Stated problem: Repeat exactly the lines of the listing below, please, starting with the first and ending with the line containing "return glass"; leave out the rest.

_ _ _ _ _ _ _

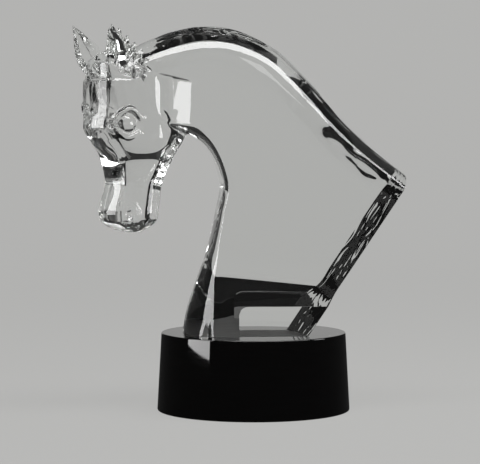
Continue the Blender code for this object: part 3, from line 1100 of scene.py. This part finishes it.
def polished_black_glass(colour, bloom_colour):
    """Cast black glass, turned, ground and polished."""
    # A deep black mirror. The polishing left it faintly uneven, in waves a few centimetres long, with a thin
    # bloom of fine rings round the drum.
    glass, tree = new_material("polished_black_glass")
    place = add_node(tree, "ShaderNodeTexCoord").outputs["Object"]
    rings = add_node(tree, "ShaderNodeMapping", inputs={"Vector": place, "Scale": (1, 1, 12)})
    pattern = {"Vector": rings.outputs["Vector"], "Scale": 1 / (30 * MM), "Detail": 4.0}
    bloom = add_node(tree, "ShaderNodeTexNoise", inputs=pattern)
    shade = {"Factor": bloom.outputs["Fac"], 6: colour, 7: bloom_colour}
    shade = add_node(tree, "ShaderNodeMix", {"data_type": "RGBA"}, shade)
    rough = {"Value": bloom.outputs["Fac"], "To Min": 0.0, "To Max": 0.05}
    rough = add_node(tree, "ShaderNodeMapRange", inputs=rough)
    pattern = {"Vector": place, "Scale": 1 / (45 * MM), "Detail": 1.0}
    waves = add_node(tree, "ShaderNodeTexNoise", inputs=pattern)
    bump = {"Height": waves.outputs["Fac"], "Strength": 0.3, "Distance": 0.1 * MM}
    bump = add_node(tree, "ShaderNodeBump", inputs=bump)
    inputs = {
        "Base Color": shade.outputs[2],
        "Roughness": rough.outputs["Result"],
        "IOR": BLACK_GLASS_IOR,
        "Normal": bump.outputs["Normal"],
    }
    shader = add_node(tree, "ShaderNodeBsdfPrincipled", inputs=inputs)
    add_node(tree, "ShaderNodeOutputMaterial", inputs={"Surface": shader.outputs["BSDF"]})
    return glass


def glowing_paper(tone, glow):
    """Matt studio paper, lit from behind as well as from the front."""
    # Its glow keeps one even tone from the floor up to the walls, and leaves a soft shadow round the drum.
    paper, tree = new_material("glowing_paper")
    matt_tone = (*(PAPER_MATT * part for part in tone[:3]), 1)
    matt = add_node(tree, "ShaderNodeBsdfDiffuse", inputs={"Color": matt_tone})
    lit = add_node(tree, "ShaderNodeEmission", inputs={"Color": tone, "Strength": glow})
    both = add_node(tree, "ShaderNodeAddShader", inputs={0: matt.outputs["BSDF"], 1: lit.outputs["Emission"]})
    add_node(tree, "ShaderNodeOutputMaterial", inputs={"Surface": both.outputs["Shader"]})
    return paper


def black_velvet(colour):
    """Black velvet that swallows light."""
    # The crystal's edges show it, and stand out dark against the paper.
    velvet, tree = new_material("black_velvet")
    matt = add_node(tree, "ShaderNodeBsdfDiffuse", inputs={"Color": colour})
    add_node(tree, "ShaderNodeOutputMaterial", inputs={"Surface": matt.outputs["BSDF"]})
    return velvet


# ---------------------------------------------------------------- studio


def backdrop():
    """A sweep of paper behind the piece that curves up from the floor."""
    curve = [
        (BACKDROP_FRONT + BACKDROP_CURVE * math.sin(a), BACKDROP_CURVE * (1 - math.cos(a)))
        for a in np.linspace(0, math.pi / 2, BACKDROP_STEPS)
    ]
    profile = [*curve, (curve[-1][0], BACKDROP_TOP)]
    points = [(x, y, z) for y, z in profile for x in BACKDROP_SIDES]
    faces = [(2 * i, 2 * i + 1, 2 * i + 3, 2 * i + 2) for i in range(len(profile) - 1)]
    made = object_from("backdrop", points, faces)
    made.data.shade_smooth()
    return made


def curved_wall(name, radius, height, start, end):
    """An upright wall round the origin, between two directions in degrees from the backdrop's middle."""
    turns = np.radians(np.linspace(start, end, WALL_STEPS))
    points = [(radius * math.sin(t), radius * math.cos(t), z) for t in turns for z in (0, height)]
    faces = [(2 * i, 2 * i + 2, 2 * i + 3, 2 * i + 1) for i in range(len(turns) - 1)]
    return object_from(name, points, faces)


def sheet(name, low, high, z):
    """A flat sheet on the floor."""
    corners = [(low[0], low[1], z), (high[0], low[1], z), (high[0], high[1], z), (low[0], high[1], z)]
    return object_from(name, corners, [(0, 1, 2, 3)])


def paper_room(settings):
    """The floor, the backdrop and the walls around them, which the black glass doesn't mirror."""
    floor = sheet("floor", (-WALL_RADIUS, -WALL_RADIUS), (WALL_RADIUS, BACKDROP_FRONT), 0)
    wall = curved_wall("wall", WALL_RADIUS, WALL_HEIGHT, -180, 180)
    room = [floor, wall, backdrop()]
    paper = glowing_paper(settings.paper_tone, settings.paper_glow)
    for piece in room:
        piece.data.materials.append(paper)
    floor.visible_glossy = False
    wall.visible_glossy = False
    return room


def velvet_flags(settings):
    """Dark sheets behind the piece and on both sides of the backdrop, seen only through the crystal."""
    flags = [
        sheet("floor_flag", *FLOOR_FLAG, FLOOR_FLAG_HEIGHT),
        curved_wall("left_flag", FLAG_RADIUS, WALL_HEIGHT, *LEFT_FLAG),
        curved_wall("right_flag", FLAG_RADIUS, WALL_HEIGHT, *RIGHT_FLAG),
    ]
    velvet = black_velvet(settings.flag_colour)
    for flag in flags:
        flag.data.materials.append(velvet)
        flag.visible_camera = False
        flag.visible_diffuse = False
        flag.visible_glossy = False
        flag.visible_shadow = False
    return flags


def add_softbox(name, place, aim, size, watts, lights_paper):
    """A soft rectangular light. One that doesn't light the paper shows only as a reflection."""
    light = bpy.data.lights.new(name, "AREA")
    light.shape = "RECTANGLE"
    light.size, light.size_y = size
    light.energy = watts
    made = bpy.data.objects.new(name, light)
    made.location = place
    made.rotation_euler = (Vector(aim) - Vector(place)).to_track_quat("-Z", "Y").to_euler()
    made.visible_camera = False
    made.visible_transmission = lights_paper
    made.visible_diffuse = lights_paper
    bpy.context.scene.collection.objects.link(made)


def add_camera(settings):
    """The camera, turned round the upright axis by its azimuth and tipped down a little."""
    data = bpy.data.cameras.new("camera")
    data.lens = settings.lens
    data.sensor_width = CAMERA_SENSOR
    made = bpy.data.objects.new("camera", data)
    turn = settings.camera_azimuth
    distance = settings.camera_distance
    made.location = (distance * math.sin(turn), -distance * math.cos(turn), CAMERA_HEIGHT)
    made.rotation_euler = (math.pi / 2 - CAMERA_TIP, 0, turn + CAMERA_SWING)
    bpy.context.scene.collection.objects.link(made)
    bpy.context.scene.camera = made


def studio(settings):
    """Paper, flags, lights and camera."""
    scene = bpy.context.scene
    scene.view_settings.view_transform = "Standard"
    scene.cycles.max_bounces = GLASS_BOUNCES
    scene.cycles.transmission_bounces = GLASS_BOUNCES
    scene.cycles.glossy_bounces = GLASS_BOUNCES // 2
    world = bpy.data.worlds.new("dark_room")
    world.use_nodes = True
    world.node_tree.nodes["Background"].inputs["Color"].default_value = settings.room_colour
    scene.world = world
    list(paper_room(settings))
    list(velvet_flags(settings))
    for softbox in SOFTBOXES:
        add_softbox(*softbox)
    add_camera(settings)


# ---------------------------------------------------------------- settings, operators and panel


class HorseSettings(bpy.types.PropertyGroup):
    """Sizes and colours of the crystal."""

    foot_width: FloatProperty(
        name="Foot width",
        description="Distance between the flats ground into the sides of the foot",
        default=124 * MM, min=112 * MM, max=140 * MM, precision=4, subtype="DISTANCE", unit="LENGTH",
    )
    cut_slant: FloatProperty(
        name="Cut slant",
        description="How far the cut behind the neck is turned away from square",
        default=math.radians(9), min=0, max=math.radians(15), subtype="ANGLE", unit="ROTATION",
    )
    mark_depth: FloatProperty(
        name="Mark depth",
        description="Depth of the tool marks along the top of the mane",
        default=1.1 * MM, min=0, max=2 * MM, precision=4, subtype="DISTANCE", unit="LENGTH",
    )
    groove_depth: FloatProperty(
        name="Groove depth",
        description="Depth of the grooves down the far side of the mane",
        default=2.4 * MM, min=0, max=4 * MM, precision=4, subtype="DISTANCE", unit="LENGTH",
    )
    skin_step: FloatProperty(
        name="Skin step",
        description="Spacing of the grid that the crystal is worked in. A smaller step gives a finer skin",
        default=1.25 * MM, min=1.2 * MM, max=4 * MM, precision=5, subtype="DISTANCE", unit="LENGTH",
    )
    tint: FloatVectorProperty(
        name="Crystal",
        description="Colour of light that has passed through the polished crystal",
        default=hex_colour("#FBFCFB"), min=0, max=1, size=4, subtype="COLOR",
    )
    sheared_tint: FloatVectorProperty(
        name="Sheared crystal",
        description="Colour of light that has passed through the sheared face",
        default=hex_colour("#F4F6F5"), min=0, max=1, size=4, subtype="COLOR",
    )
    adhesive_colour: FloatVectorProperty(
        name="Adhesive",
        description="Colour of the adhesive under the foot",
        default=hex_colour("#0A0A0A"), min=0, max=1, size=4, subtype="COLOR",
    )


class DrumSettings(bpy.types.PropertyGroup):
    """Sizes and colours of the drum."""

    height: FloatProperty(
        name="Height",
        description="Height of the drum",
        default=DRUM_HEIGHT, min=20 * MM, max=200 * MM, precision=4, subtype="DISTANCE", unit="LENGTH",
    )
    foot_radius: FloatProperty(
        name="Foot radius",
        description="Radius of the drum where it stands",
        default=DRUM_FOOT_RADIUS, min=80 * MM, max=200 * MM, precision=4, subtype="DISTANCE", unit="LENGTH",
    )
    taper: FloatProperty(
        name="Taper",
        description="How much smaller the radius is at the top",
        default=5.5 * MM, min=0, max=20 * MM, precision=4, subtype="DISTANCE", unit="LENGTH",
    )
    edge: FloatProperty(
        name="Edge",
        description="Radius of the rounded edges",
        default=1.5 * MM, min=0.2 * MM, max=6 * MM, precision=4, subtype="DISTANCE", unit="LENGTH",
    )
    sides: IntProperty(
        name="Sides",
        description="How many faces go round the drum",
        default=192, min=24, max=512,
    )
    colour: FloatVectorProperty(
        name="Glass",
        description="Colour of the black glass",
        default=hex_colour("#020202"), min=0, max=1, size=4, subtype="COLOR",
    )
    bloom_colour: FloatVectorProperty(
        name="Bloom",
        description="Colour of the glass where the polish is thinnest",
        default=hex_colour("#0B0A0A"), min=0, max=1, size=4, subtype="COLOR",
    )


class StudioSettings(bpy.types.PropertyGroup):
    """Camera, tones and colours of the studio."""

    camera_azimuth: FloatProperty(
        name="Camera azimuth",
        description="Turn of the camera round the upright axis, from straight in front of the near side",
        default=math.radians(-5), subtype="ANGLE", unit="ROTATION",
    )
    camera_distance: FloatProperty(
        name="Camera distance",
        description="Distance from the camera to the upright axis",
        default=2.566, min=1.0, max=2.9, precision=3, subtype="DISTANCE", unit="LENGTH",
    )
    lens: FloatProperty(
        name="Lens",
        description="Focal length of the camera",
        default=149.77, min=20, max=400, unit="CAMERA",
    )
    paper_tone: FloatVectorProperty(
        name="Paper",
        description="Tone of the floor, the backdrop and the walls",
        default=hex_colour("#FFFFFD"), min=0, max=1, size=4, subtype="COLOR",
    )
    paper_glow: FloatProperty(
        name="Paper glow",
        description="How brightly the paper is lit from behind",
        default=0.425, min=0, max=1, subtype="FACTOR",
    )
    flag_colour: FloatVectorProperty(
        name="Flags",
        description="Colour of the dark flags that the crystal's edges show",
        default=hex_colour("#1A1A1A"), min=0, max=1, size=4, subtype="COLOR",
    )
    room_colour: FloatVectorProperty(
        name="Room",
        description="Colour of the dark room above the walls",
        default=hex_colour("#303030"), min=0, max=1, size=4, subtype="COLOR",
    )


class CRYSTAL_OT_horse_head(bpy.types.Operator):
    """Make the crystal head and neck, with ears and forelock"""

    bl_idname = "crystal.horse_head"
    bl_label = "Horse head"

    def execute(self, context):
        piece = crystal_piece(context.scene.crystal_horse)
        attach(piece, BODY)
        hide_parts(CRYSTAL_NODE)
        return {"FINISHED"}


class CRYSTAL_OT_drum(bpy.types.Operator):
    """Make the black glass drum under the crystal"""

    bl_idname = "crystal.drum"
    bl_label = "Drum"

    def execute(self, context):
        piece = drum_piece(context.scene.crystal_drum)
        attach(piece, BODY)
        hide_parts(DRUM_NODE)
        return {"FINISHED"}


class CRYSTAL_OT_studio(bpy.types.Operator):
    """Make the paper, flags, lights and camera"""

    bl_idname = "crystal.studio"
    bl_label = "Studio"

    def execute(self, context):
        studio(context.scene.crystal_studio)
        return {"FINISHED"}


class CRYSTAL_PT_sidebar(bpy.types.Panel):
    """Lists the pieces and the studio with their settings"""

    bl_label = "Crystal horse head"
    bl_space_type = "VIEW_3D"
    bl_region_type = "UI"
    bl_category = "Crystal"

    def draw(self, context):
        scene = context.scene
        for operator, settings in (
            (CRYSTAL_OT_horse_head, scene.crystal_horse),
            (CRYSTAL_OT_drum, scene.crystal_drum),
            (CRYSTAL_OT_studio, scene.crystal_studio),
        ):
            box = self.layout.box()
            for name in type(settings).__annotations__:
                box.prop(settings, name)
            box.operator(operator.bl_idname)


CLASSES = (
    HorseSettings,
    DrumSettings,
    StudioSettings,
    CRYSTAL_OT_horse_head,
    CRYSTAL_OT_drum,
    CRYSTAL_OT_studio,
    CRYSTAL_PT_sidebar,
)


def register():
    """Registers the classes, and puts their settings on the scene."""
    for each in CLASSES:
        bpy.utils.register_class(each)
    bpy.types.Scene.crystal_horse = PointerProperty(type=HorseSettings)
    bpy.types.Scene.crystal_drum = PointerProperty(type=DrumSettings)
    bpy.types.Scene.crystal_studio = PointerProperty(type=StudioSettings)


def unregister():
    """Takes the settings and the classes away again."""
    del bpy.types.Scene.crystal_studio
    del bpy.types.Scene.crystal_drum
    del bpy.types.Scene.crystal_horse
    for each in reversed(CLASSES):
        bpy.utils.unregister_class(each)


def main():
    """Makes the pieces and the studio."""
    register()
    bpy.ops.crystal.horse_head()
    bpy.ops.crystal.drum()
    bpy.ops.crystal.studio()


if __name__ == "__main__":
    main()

_ _ _ _ _ _ _

Correct response:
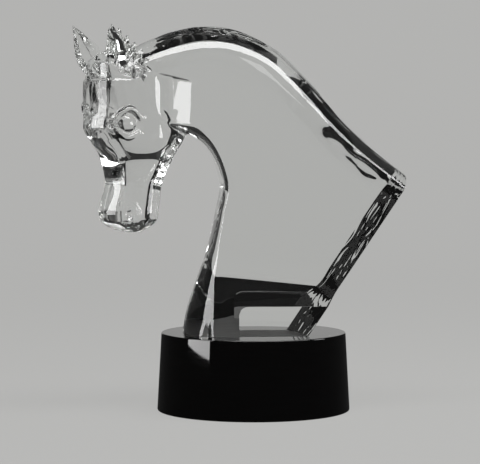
Continue the Blender code for this object: part 3, from line 1100 of scene.py. This part finishes it.
def polished_black_glass(colour, bloom_colour):
    """Cast black glass, turned, ground and polished."""
    # A deep black mirror. The polishing left it faintly uneven, in waves a few centimetres long, with a thin
    # bloom of fine rings round the drum.
    glass, tree = new_material("polished_black_glass")
    place = add_node(tree, "ShaderNodeTexCoord").outputs["Object"]
    rings = add_node(tree, "ShaderNodeMapping", inputs={"Vector": place, "Scale": (1, 1, 12)})
    pattern = {"Vector": rings.outputs["Vector"], "Scale": 1 / (30 * MM), "Detail": 4.0}
    bloom = add_node(tree, "ShaderNodeTexNoise", inputs=pattern)
    shade = {"Factor": bloom.outputs["Fac"], 6: colour, 7: bloom_colour}
    shade = add_node(tree, "ShaderNodeMix", {"data_type": "RGBA"}, shade)
    rough = {"Value": bloom.outputs["Fac"], "To Min": 0.0, "To Max": 0.05}
    rough = add_node(tree, "ShaderNodeMapRange", inputs=rough)
    pattern = {"Vector": place, "Scale": 1 / (45 * MM), "Detail": 1.0}
    waves = add_node(tree, "ShaderNodeTexNoise", inputs=pattern)
    bump = {"Height": waves.outputs["Fac"], "Strength": 0.3, "Distance": 0.1 * MM}
    bump = add_node(tree, "ShaderNodeBump", inputs=bump)
    inputs = {
        "Base Color": shade.outputs[2],
        "Roughness": rough.outputs["Result"],
        "IOR": BLACK_GLASS_IOR,
        "Normal": bump.outputs["Normal"],
    }
    shader = add_node(tree, "ShaderNodeBsdfPrincipled", inputs=inputs)
    add_node(tree, "ShaderNodeOutputMaterial", inputs={"Surface": shader.outputs["BSDF"]})
    return glass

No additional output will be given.